Quero saber se você tem convicção de duas coisas: primeiro de que esse time do São Paulo pode jogar melhor, e segundo se você pode atuar no nível dos outros jogadores.
Se você botar o elenco do São Paulo no papel, não há palavras. Falta um pouco de entrosamento e determinação de todos nós, mas isso vai se encaixar conforme a rotina de treinos para que as vitórias e conquistas venham. E quanto a mim, estou trabalhando para isso, focado. Quero ser o Breno e fazer o que fiz pelo São Paulo em 2007. Sempre pensei e vou pensar positivo. Às vezes, o preparador físico me diz para fazer atividades separadamente, eu peço para fazer com o time. Sei que não posso pular etapas, mas não tenho medo de nada, sei do meu potencial e vou me doar o máximo para jogar com a camisa do São Paulo.

Todo jogador que volta da Europa diz que aprendeu muito, que o futebol é mais evoluído. Você teve experiências pessoais e profissionais ruins por lá. Mesmo assim, aprendeu algo? Evoluiu?

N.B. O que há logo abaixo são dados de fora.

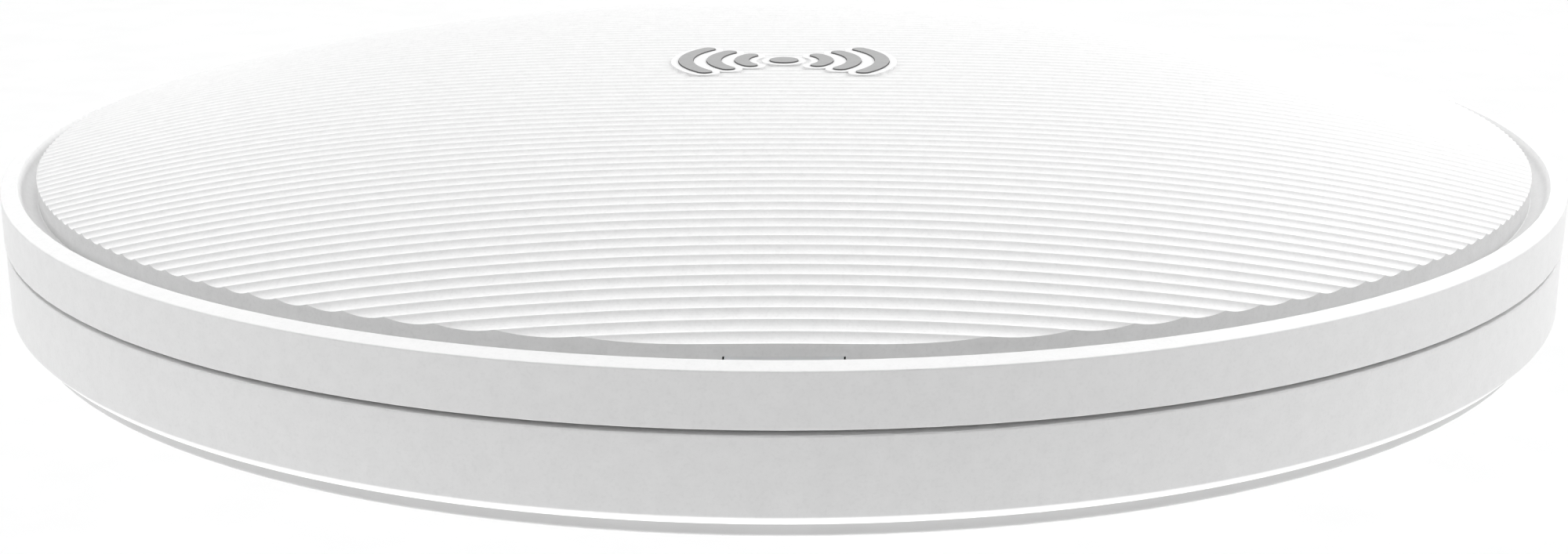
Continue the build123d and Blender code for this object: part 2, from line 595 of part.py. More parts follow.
def jack(name, centre_x):
    """Shielded eight-contact socket whose mouth faces into the recess, key slot towards the ceiling."""
    with BuildPart() as shell:
        block(
            (centre_x - JACK_WIDTH / 2, centre_x + JACK_WIDTH / 2),
            (JACK_FRONT_Y, JACK_FRONT_Y + JACK_DEPTH),
            (BOARD_BOTTOM_Z - JACK_HEIGHT, BOARD_BOTTOM_Z),
        )
        with BuildSketch(Plane.XZ.offset(-JACK_FRONT_Y)):
            with Locations((centre_x, CAVITY_BOTTOM_Z + 5.2)):
                Rectangle(11.8, 6.9)
            with Locations((centre_x, CAVITY_BOTTOM_Z + 1.4)):
                Rectangle(6.4, 1.4)
            with Locations((centre_x, CAVITY_BOTTOM_Z + 0.4)):
                Rectangle(3.6, 1.6)
        extrude(amount=-CAVITY_DEPTH, mode=Mode.SUBTRACT)
    save(shell, name)
    with BuildPart() as contacts:
        rear_y = JACK_FRONT_Y + CAVITY_DEPTH
        for index in range(8):
            wire_x = centre_x + (index - 3.5) * 1.02
            with BuildSketch(Plane.YZ.offset(wire_x)):
                with BuildLine():
                    Polyline(
                        (rear_y, CAVITY_BOTTOM_Z + 6.5),
                        (rear_y - 9.0, CAVITY_BOTTOM_Z + 8.0),
                        (rear_y - 9.0, CAVITY_BOTTOM_Z + 8.4),
                        (rear_y, CAVITY_BOTTOM_Z + 6.9),
                        close=True,
                    )
                make_face()
            extrude(amount=0.22, both=True)
    save(contacts, f"{name}_contacts")


jack("ethernet_jack", JACK_X)
jack("console_jack", CONSOLE_X)

# ---- Power socket: square body with a round barrel cavity ----
with BuildPart() as power_jack:
    block(
        (POWER_X - POWER_HALF_WIDTH, POWER_X + POWER_HALF_WIDTH),
        (JACK_FRONT_Y, JACK_FRONT_Y + POWER_DEPTH),
        (POWER_LOW_Z, BOARD_BOTTOM_Z),
    )
    with BuildSketch(Plane.XZ.offset(-JACK_FRONT_Y)):
        with Locations((POWER_X, POWER_AXIS_Z)):
            Circle(3.2)
    extrude(amount=-10.0, mode=Mode.SUBTRACT)
save(power_jack, "power_jack")

with BuildPart() as power_jack_pin:
    with BuildSketch(Plane.XZ.offset(-JACK_FRONT_Y - 1.0)):
        with Locations((POWER_X, POWER_AXIS_Z)):
            Circle(1.0)
    extrude(amount=-9.0)
    fillet(power_jack_pin.edges().group_by(Axis.Y)[0], 0.5)
save(power_jack_pin, "power_jack_pin")

# ---- Reset button, pressed through a hole beside the sockets, and its switch ----
with BuildPart() as reset_button:
    with BuildSketch(Plane.XZ.offset(-RECESS_HIGH_Y - 0.4)):
        with Locations((RESET_X, RESET_Z)):
            Circle(1.2)
    extrude(amount=-5.6)
    with BuildSketch(Plane.XZ.offset(-RECESS_HIGH_Y - RECESS_WALL - 0.4)):
        with Locations((RESET_X, RESET_Z)):
            Circle(2.2)
    extrude(amount=-1.0)
save(reset_button, "reset_button")

with BuildPart() as reset_switch:
    block((RESET_X - 3.0, RESET_X + 3.0), (9.4, 13.4), (RESET_Z - 3.0, BOARD_BOTTOM_Z))
    with BuildSketch(Plane.XZ.offset(-9.4)):
        with Locations((RESET_X, RESET_Z)):
            Circle(1.55)
    extrude(amount=-1.6, mode=Mode.SUBTRACT)
save(reset_switch, "reset_switch")


# ---- Antennas: stamped strips that stand on the board, each fed by a thin coaxial cable ----
ANTENNA_R = 61.0
CABLE_R = 0.57
CABLE_Z = BOARD_TOP_Z + 0.75


def antenna(name, angle, length):
    """Upright strip along the board's edge with a folded top and two feet."""
    with BuildPart() as strip:
        frame = Plane(
            origin=(ANTENNA_R * cos(radians(angle)), ANTENNA_R * sin(radians(angle)), BOARD_TOP_Z),
            x_dir=(-sin(radians(angle)), cos(radians(angle)), 0),
            z_dir=(0, 0, 1),
        )
        with Locations(frame):
            with Locations((0, 0, 4.2)):
                Box(length, 0.4, 4.4)
            with Locations((0, 2.3, 6.2)):
                Box(length, 5.0, 0.4)
            for foot_x in (-length / 2 + 1.2, 0):
                with Locations((foot_x, 0, 1.0)):
                    Box(2.4, 0.4, 2.0)
    save(strip, name)


antenna("antenna_low_band_left", 130, 30.0)
antenna("antenna_low_band_right", 50, 30.0)
antenna("antenna_high_band_left", 230, 18.0)
antenna("antenna_high_band_right", 310, 18.0)


def coax(name, route, radii):
    """Thin cable lying on the board along a route of straight runs and tangent arcs."""
    with BuildPart() as cable:
        with BuildLine() as path:
            FilletPolyline(*[(x, y, CABLE_Z) for x, y in route], radius=radii)
        with BuildSketch(Plane(origin=path.line @ 0, z_dir=path.line % 0)):
            Circle(CABLE_R)
        sweep(path=path.line)
    save(cable, name)


LOW_BAND_ROUTE = ((15.0, 38.0), (24.0, 36.0), (32.0, 37.5), (38.0, 42.5))
HIGH_BAND_ROUTE = ((15.0, -4.0), (22.0, -8.0), (33.0, -24.0), (38.5, -36.0), (38.0, -43.0))
for side, word in ((-1, "left"), (1, "right")):
    coax(f"low_band_coax_{word}", [(side * x, y) for x, y in LOW_BAND_ROUTE], [10.0, 8.0])
    coax(f"high_band_coax_{word}", [(side * x, y) for x, y in HIGH_BAND_ROUTE], [9.0, 18.0, 8.0])

with BuildPart() as coax_connectors:
    for side in (-1, 1):
        for x, y in (LOW_BAND_ROUTE[0], HIGH_BAND_ROUTE[0]):
            with Locations((side * (x - 1.6), y, BOARD_TOP_Z + 0.7)):
                Cylinder(1.4, 1.4)
save(coax_connectors, "coax_connectors")

# ---- Screws ----
with BuildPart() as board_screws:
    with BuildSketch(Plane.XY.offset(BOARD_TOP_Z)):
        with Locations(*on_circle(BOARD_SCREW_R, BOARD_SCREW_ANGLES)):
            Circle(SCREW_HEAD_R)
    extrude(amount=SCREW_HEAD_HEIGHT)
    with BuildSketch(Plane.XY.offset(BOARD_TOP_Z)):
        with Locations(*on_circle(BOARD_SCREW_R, BOARD_SCREW_ANGLES)):
            Circle(SCREW_SHANK_R)
    extrude(amount=-7.0)
    fillet(board_screws.edges().group_by(Axis.Z)[-1], 0.7)
    with BuildSketch(Plane.XY.offset(BOARD_TOP_Z + SCREW_HEAD_HEIGHT)):
        with Locations(*on_circle(BOARD_SCREW_R, BOARD_SCREW_ANGLES)):
            Rectangle(3.0, 0.7)
            Rectangle(0.7, 3.0)
    extrude(amount=-1.1, mode=Mode.SUBTRACT)
save(board_screws, "board_screws")

with BuildPart() as housing_screws:
    head_z = BAND_BOTTOM_Z + HOUSING_SCREW_SINK
    with Locations(*[(x, y, head_z) for x, y in on_circle(HOUSING_SCREW_R, HOUSING_SCREW_ANGLES)]):
        Cone(SCREW_HEAD_R, SCREW_SHANK_R, SCREW_HEAD_R - SCREW_SHANK_R, align=ON_BASE)
        Cylinder(SCREW_SHANK_R, HOUSING_SCREW_TIP_Z - head_z, align=ON_BASE)
    with BuildSketch(Plane.XY.offset(head_z)):
        with Locations(*on_circle(HOUSING_SCREW_R, HOUSING_SCREW_ANGLES)):
            Rectangle(2.6, 0.6)
            Rectangle(0.6, 2.6)
    extrude(amount=0.8, mode=Mode.SUBTRACT)
save(housing_screws, "housing_screws")
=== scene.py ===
import json
import math

import bmesh
import bpy
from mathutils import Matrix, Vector


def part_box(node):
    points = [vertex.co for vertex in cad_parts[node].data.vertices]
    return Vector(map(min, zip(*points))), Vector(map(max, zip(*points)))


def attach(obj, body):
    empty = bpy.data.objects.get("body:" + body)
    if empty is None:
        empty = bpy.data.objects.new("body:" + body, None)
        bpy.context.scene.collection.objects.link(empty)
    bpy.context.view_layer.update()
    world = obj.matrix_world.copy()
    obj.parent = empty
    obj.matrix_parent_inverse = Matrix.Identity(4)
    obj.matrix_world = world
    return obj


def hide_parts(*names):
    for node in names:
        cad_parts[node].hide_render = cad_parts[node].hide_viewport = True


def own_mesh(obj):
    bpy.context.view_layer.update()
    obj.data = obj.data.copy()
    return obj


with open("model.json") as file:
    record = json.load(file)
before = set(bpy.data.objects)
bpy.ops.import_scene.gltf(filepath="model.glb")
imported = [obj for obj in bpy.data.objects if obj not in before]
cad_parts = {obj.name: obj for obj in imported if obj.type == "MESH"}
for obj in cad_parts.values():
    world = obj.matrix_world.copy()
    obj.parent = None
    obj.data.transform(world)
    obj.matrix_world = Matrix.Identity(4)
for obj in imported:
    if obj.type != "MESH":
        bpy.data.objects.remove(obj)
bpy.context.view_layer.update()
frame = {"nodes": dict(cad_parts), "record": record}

MM = 0.001
NODES = frame["nodes"]

# ---- Places and sizes, in millimetres; the boxes are read from the frame ----
def node_box(name):
    """Lowest and highest corner of a CAD node, in millimetres."""
    low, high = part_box(name)
    return low / MM, high / MM


BEZEL_HIGH = node_box("front_bezel")[1]
DOME_HIGH = node_box("dome_cover")[1]
EMBLEM_LOW = node_box("emblem_inlays")[0]
GUIDE_HIGH = node_box("light_guide")[1]
HOUSING_LOW, HOUSING_HIGH = node_box("lower_housing")

# Dome
RIM_Z = BEZEL_HIGH.z
DOME_R = round(DOME_HIGH.x, 1)
DOME_FOOT_Z = RIM_Z - 3.26
CROWN = 9.44                          # top of the dome above the rim
DOME_FALL = (2.39, 9.01, -2.87)       # terms of (radius / DOME_FALL_R)**2, **4 and **6
DOME_FALL_R = 86.0
DOME_WALL = 2.0
SKIRT_INNER_R = 84.1

# Ridges across the dome
RIDGE_PITCH = 1.895
RIDGE_DEPTH = 0.31
RIDGE_VALLEY = 0.42       # share of the pitch from each crest to the valley behind it
FRONT_POWER = 2.4         # hollowness of the flank that faces the front, and of the other one
BACK_POWER = 1.8
CREST_ROUNDING = 0.04     # share of the depth taken off each crest
CREST_WIDTH = 0.045       # share of a flank that the rounding takes
# Share of the pitch at which each row of points lies
ROW_SHARES = (0.0, 0.03, 0.10, 0.20, 0.32, 0.44, 0.56, 0.68, 0.79, 0.88, 0.94, 0.975)
END_ARC, END_ROWS = math.radians(26.0), 64   # more rows where the dome's edge runs along the ridges
CLOSEST_ROWS = 0.012                         # smallest step between two rows
COLUMNS = 52
COLUMN_SPREAD = math.radians(74.0)           # sets columns closer together towards the edge

# Snap hooks inside the dome's side wall
HOOK_INNER_R, HOOK_ARM_R, HOOK_GRIP_R = 80.8, 82.3, 83.8
HOOK_LOW_Z, HOOK_GRIP_Z, HOOK_HIGH_Z = 19.4, 20.7, 26.2
HOOK_HALF_ANGLE = 3.0
HOOK_ANGLES = range(0, 360, 60)

# Bead round the dome's foot, which closes the gap beside the channel
BEAD = 0.13
BEAD_TOP_Z = RIM_Z - 1.83
BEAD_HEIGHT = 0.6
BEAD_ROOT = 0.8           # how far the bead reaches into the dome's side wall
BEAD_GAP = 3.46           # half of the break left in it for the light guide, in degrees

# Emblem: a dot between stacks of arcs, inlaid in flat pads
EMBLEM_Y = -3.2
EMBLEM_STROKE = 1.7
EMBLEM_ARC_RADII = (5.0, 8.3, 11.6)
EMBLEM_HALF_ARC = 38.0
EMBLEM_GAP = 0.05         # beside each inlay
EMBLEM_FOOT_GAP = 0.1     # and under it
PAD_MARGIN = 0.9          # flat pad left round each shape of the emblem
PAD_RISE = 0.02           # pad above the crown
PAD_THICKNESS = 1.2

WINDOW_GAP = 0.16         # beside the light guide
WINDOW_TOP_GAP = 0.01
WINDOW_OUTSIDE, WINDOW_DEPTH = 2.0, 3.0   # from the dome's edge outwards and inwards
CUT_MARGIN = 1.0          # how far a cutting solid goes past the surface

# Lower housing
HOUSING_R = HOUSING_HIGH.x
HOUSING_BOTTOM_Z = HOUSING_LOW.z
HOUSING_TOP_Z = RIM_Z - 6.10
SEAM_TOP_Z = RIM_Z - 5.63
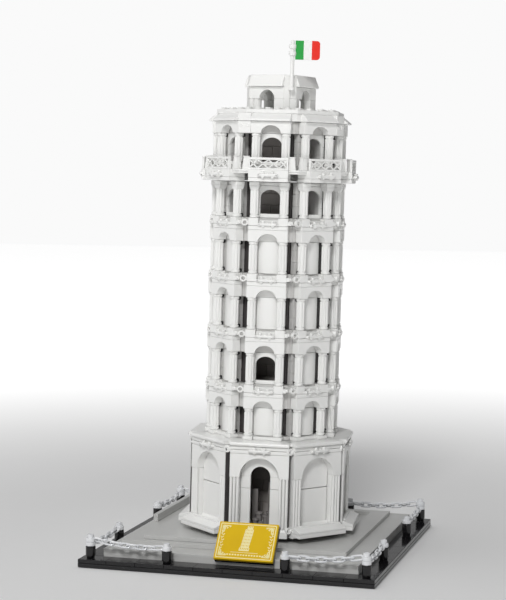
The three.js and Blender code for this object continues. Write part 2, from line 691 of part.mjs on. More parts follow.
// The tower leans towards +X, and turns a little about its own axis.
function tower() {
  const leaning = new THREE.Group();
  const turned = new THREE.Group();
  turned.rotation.z = TURN * DEGREE;
  turned.add(...groundStorey(), ...galleries(), balcony(), roofDeck(), ...belfry(), flagpole(), flag());
  leaning.add(turned);
  leaning.rotation.y = LEAN * DEGREE;
  leaning.position.set(TOWER_X, TOWER_Y, LOWER_TOP + TOWER_RISE);
  return leaning;
}

const model = new THREE.Group();
model.name = 'leaning_tower_model';
model.add(plaza(), bollards(), chains(), signBracket(), sign(), tiltWedge(), tower());

export default model;
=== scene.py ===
"""Models a leaning arcaded tower of building blocks, on its square plaza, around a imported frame.

Shapes are drawn in millimetres, upright and unturned, and each piece is then set in its place.
"""

import json
import math

import bmesh
import bpy
from bpy.props import FloatProperty, FloatVectorProperty, IntProperty, PointerProperty
from mathutils import Matrix, Vector


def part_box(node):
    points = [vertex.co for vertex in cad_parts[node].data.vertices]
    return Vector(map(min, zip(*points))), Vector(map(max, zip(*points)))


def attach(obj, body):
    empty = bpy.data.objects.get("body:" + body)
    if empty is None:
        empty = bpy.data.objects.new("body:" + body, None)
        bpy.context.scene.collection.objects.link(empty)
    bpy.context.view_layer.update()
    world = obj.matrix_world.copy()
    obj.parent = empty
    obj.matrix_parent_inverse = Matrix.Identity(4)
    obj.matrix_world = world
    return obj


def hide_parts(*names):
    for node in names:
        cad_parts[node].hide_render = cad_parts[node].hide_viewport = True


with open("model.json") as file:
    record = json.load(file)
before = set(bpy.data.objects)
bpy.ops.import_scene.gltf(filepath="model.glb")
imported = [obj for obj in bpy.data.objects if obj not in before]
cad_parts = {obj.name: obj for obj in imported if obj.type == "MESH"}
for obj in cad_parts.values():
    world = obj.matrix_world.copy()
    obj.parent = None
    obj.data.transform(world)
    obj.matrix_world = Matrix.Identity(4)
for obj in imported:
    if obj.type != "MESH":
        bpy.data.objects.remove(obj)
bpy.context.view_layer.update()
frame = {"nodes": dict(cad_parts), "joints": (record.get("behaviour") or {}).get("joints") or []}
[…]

Joguei muito pouco nesses sete anos, não tive oportunidades no Bayern e, quando estava emprestado ao Nuremberg e tendo uma sequência, infelizmente tive uma lesão. O que peguei é que eles trabalham muito a bola rápida, o passe forte. São essas coisas que vou procurar colocar em campo. É um jogo mais rápido.

Quando você acha que volta a jogar?
Quero muito estar à disposição no Brasileiro. Estou trabalhando bastante para isso, para ter minha oportunidade. Imagino estar à disposição se o Muricy precisar de mim no Brasileiro (o São Paulo estreia no dia 10 de maio contra o Flamengo).